WHAT NEEDS TO BE DONE:
Repeat only the lines running from the beginning of the material through the line that contains "Vector = FreeCAD.Vector".

═══ AVAILABLE DATA

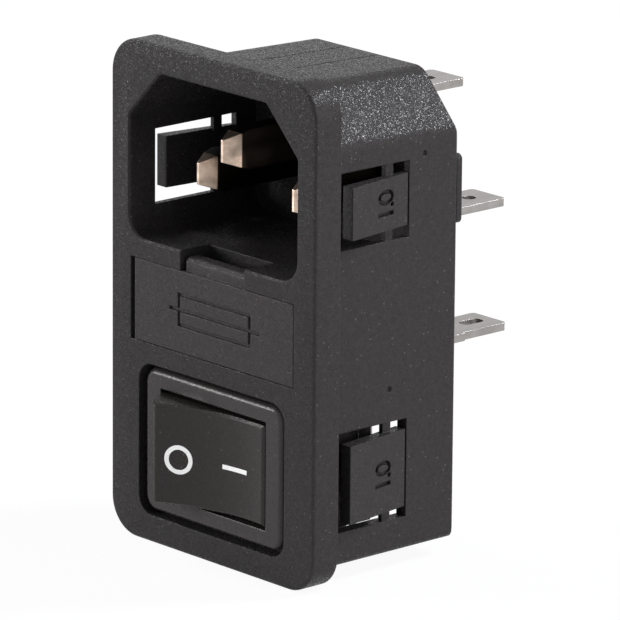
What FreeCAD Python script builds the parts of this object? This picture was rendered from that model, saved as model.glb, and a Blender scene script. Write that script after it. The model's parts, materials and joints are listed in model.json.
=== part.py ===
import FreeCAD, Part
import math
import os

import Sketcher

# A snap-in power entry module: a C14 inlet, a fuse drawer and a rocker switch in one panel housing.
# X is the width, +Y goes into the panel and +Z is up. The origin is on the rear plane of the flange,
# which is the panel seat, at the height of the inlet's centre.

Vector = FreeCAD.Vector

SIZES = {
    # flange
    "flangeSide": 2.0,
    "flangeHead": 2.16,
    "flangeFoot": 1.65,
    "flangeThick": 3.34,
    "flangeCorner": 3.65,
    "flangeFrontEdge": 0.35,
    "flangeBackEdge": 0.15,
    # body behind the panel
    "sideWall": 0.75,
    "topWall": 0.69,
    "floorWall": 1.14,
    "bodyDepth": 17.42,
    "bodyDraft": 0.5,
    "bevelWidth": 4.95,
    "bevelDrop": 5.37,
    "bevelUpperRound": 2.4,
    "bevelLowerRound": 2.0,
    "bodyLowerRound": 0.8,
    "bodyBackEdge": 0.7,
    "seamLeft": 2.85,
    "seamRight": 1.85,
    "seamWidth": 0.12,
    "seamDepth": 0.12,
    "seamFront": 5.6,
    "seamBack": 16.2,
    # inlet cavity
    "cavityWidth": 24.6,
    "cavityHeight": 17.0,
    "cavityBevelWidth": 4.6,
    "cavityBevelDrop": 4.7,
    "cavityBottomRound": 2.3,
    "cavityBevelRound": 0.5,
    "cavityRim": 0.18,
    "cavityBack": 13.2,
    "cavityBackWall": 1.2,
    # contact pins
    "pinWidth": 2.0,
    "pinHeight": 4.0,
    "pinPitch": 14.0,
    "pinDrop": 1.95,
    "earthRise": 2.1,
    "pinTip": 0.7,
    "earthTip": -2.3,
    "pinTipWidth": 0.85,
    "pinTipHeight": 2.0,
    "pinTaper": 1.8,
    "pinShoulder": 1.1,
    "pinShoulderHeight": 3.3,
    "tailRadius": 0.9,
    "rivetRadius": 1.4,
    "rivetHeight": 0.45,
    # terminal carrier
    "carrierMargin": 0.65,
    "carrierTop": 1.0,
    "carrierBottom": 5.95,
    "carrierProud": 0.87,
    "carrierRound": 0.55,
    "carrierEdge": 0.2,
    "towerWidth": 10.2,
    "towerTop": 7.9,
    "plugInset": 0.6,
    # quick-connect blades
    "bladeWidth": 4.8,
    "bladeThick": 0.8,
    "bladeReach": 9.61,
    "bladeCorner": 0.45,
    "bladeBevel": 0.18,
    "bladeHole": 0.72,
    "bladeHoleBack": 2.9,
    "earthBladeRise": 3.22,
    "neutralBladeDrop": 3.8,
    "neutralBladeShift": 0.9,
    "strapEnd": 1.8,
    "loadBladeSide": 6.5,
    "loadShoulder": 6.1,
    "loadShoulderWidth": 5.4,
    "loadSlot": 2.7,
    "loadSlotBack": 1.4,
    "loadSlotRound": 0.65,
    # panel latches
    "latchThick": 1.4,
    "latchFront": 2.02,
    "latchBack": 10.35,
    "latchProud": 1.32,
    "latchGap": 0.2,
    "upperLatchHeight": 5.22,
    "upperLatchDrop": 2.07,
    "upperLatchSlot": 1.21,
    "lowerLatchHeight": 7.85,
    "lowerLatchDrop": 0.46,
    "lowerLatchSlot": 1.07,
    "bridgeFront": 7.6,
    "bridgeWidth": 1.05,
    "bridgeThick": 0.5,
    "bridgeSetback": 0.25,
    "bridgeBite": 0.3,
    # fuse bay
    "bayGap": 1.97,
    "bayHeight": 8.4,
    "bayLedge": 0.75,
    "bayRecess": 2.44,
    "channelHeight": 7.45,
    "channelBack": 13.6,
    "lipPocketLeft": 4.62,
    "lipPocketRight": 4.82,
    "lipPocketBack": 0.45,
    "strapOpening": 3.9,
    "strapMargin": 0.15,
    "strapStep": 0.6,
    # fuse drawer
    "plateGapLeft": 0.55,
    "plateGapRight": 0.07,
    "plateGap": 0.04,
    "plateThick": 2.38,
    "plateEdge": 0.12,
    "lipGap": 0.55,
    "lipRise": 1.4,
    "lipSetback": 0.3,
    "lipThick": 1.5,
    "lipRound": 0.55,
    "trayFit": 0.4,
    "trayHeadroom": 0.175,
    "trayEndWall": 0.8,
    "trayBackFit": 0.2,
    "spareFrontWall": 0.76,
    "spareBackWall": 0.6,
    "cheekHeight": 5.9,
    "cradleWidth": 8.4,
    "cradleReach": 2.0,
    "cradleGrip": 0.25,
    "fuseFit": 0.1,
    # fuses
    "fuseLength": 20.0,
    "fuseRadius": 2.6,
    "fuseCapLength": 5.0,
    "fuseCapWall": 0.15,
    "fuseCapEnd": 0.5,
    "fuseGlassWall": 0.4,
    "fuseWireRadius": 0.12,
    # fuse clips
    "clipThick": 0.4,
    "clipWidth": 3.2,
    "clipInset": 0.4,
    "clipFit": 0.05,
    "clipReach": 1.8,
    "clipFlare": 0.45,
    "clipFlareLength": 0.9,
    # switch opening in the housing
    "switchGap": 2.04,
    "recessWidth": 21.56,
    "recessHeight": 15.5,
    "recessRound": 1.9,
    "recessDepth": 1.74,
    "ledgeWidth": 1.13,
    "ledgeThick": 2.2,
    "chamberWall": 1.35,
    "chamberRise": 0.31,
    "notchWidth": 14.0,
    "notchFront": 9.0,
    # switch frame
    "bezelSideGap": 0.58,
    "bezelEndGap": 0.45,
    "bezelSetback": 0.25,
    "bezelRound": 1.6,
    "bezelEdge": 0.6,
    "sleeveFit": 0.25,
    "sleeveBack": 7.6,
    "pivotDepth": 0.34,
    "pivotRadius": 1.1,
    "pivotFit": 0.05,
    "pivotLength": 0.75,
    "earHeight": 5.0,
    "earProud": 0.7,
    "earLength": 3.1,
    "earFit": 0.05,
    # rocker
    "rockerRadius": 8.4,
    "rockerHeight": 10.1,
    "rockerFace": 5.25,
    "rockerDish": 1.15,
    "rockerSkin": 1.1,
    "rockerSkirt": 0.9,
    "rockerEdge": 0.2,
    "rockerTilt": 13.15,
    "rockerEndGap": 0.12,
    "rockerSideGap": 0.43,
    "tubeWall": 0.75,
    "tubeBack": 3.2,
    "boreFit": 0.05,
    "boreFront": 2.2,
    # plunger and its spring
    "plungerRadius": 1.0,
    "plungerReach": 4.9,
    "plungerFront": 0.6,
    "springGap": 0.08,
    "springWire": 0.14,
    "springPitch": 0.56,
    # contact lever
    "leverGap": 0.14,
    "leverThick": 0.5,
    "leverReach": 5.0,
    "leverVee": 15.0,
    "leverWidth": 2.6,
    "leverTilt": 8.0,
    "contactSpot": 4.3,
    "contactRadius": 0.8,
    "contactThick": 0.3,
    "contactEdge": 0.15,
    # switch base and terminals
    "baseThick": 1.6,
    "baseBoss": 0.5,
    "baseFit": 0.1,
    "terminalReach": 8.4,
    "terminalFit": 0.04,
    "terminalEdgeWidth": 2.4,
    "loadTerminalSide": 6.2,
    "footReach": 2.8,
    "footThick": 0.5,
    "fixedContactRadius": 0.9,
    "fixedContactThick": 0.3,
    "stopHeight": 0.6,
    "stopSpot": 4.9,
    "stopWidth": 0.9,
}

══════

RESPONSE:
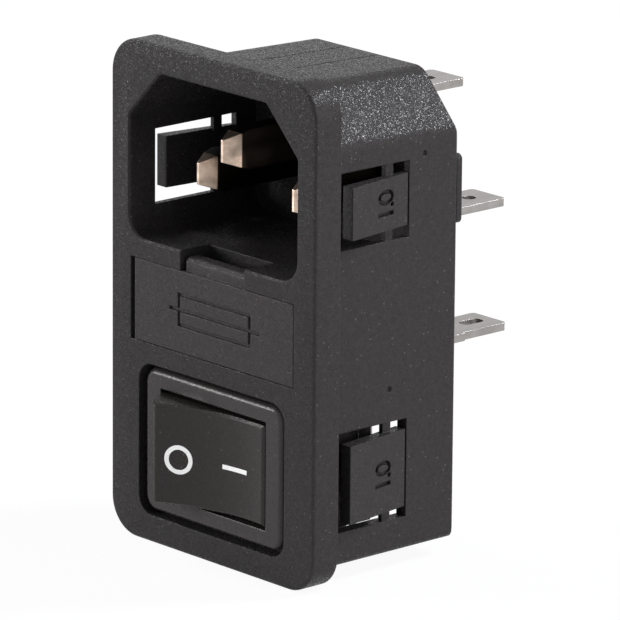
What FreeCAD Python script builds the parts of this object? This picture was rendered from that model, saved as model.glb, and a Blender scene script. Write that script after it. The model's parts, materials and joints are listed in model.json.
=== part.py ===
import FreeCAD, Part
import math
import os

import Sketcher

# A snap-in power entry module: a C14 inlet, a fuse drawer and a rocker switch in one panel housing.
# X is the width, +Y goes into the panel and +Z is up. The origin is on the rear plane of the flange,
# which is the panel seat, at the height of the inlet's centre.

Vector = FreeCAD.Vector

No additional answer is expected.